Sunday, April 21, 2013 0 comments

Big 3 & Friends

It's been a life changing year. Or should I say, months? Things changed, for the better and worse. Physically, it's getting worse. Mentally, it's getting better.

As I reach my big 3 this year, I realised it's not as daunting as I expected it to be. I thought I would get all jittery, skeptical and dreadful about it, but I didn't. On the contrary, I am nonchalant (okay, maybe I'm only dreadful about people calling me by a different term, "a....e"). I am happy to tell people about it, nothing to be secretive about. I'm not sure if that is because I don't look like it, or I'm really embracing the fact. Either way, I'm okay with this change. :)

Mentally, I'm seeing things at a different light. I have learnt to take things in it's stride, not being stubborn over alot of things and being able to accept more than I used to. Maybe I have been through enough or rather, seen enough to know better. Maybe, I have learnt that life is too short to dwell on redundant matters. I have better things to focus on: happy stuff such as having friends. :)

I have made alot of new friends in the past year and some, I have labelled them as close friends. Of Co's, I have also realised some friendships were not strong enough against the work of time, but then again, since the friendships become distant over time, its better to end it now than later.

Recently, I bumped into someone whom I had known briefly a year ago and felt that we could click but due to some matters, we sorta lost contact. That accidental meetup was awesome as we cleared the air and realised that both were glad to be friends. I am happy that I went down that night. It was a great night that I would remember for a long time. That's friendship that will not distance due to time. Even if we were to only meet once a year. It's the thought that matters. :)

Someone told me that there will never be friends among colleagues, and I beg to differ. I have found awesome friends through work and some I know, I will always treasure and they will always cherish. Blessed maybe, I am happy now. Work sucks but with awesome friends, I can survive it (mostly).
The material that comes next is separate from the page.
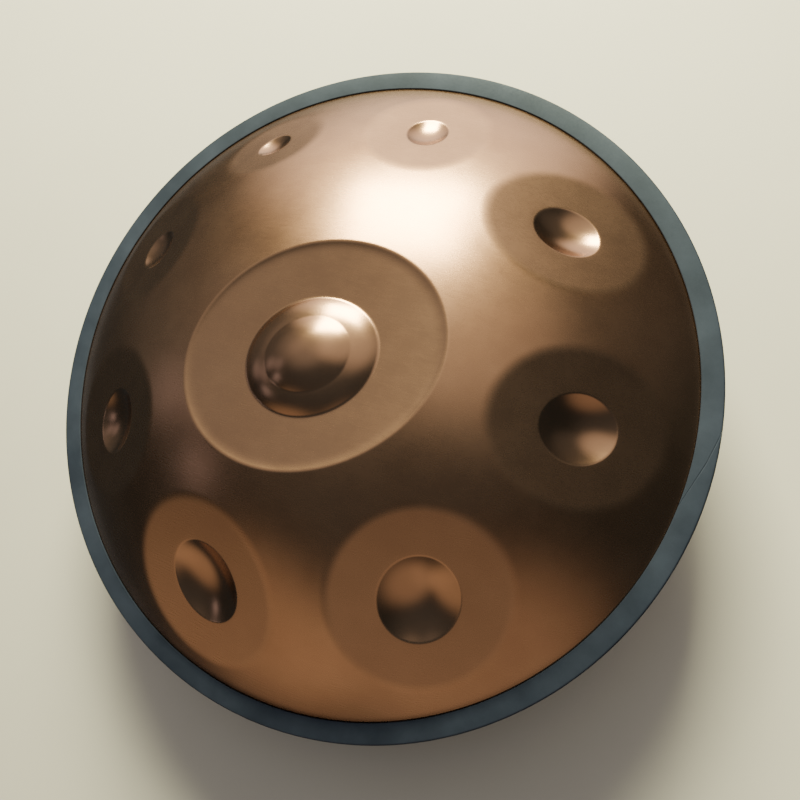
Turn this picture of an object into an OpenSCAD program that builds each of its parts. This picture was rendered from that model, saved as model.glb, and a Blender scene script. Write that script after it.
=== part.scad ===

I expect more changes to come this year, good ones. And with this android app, I believe I'll be able to pen down my journey in life more often.

I love my life. ♡

Sunday, December 09, 2012 0 comments

God's will?

It's funny how God show you his way, how he sets obstacles/paths to let you know that what you are doing is/isn't good for you.

If its good, you realise there's a lot of paths leading you to that goal. If it's not, you will find a lot of obstacles.

For example, you aren't supposed to go somewhere and thus, though you have found ways and means to go, and finally got to go, the place may be closed.

If you are supposed to meet a person, you may have cancelled the date which you walk aimlessly later on and suddenly, you will bump into him/her.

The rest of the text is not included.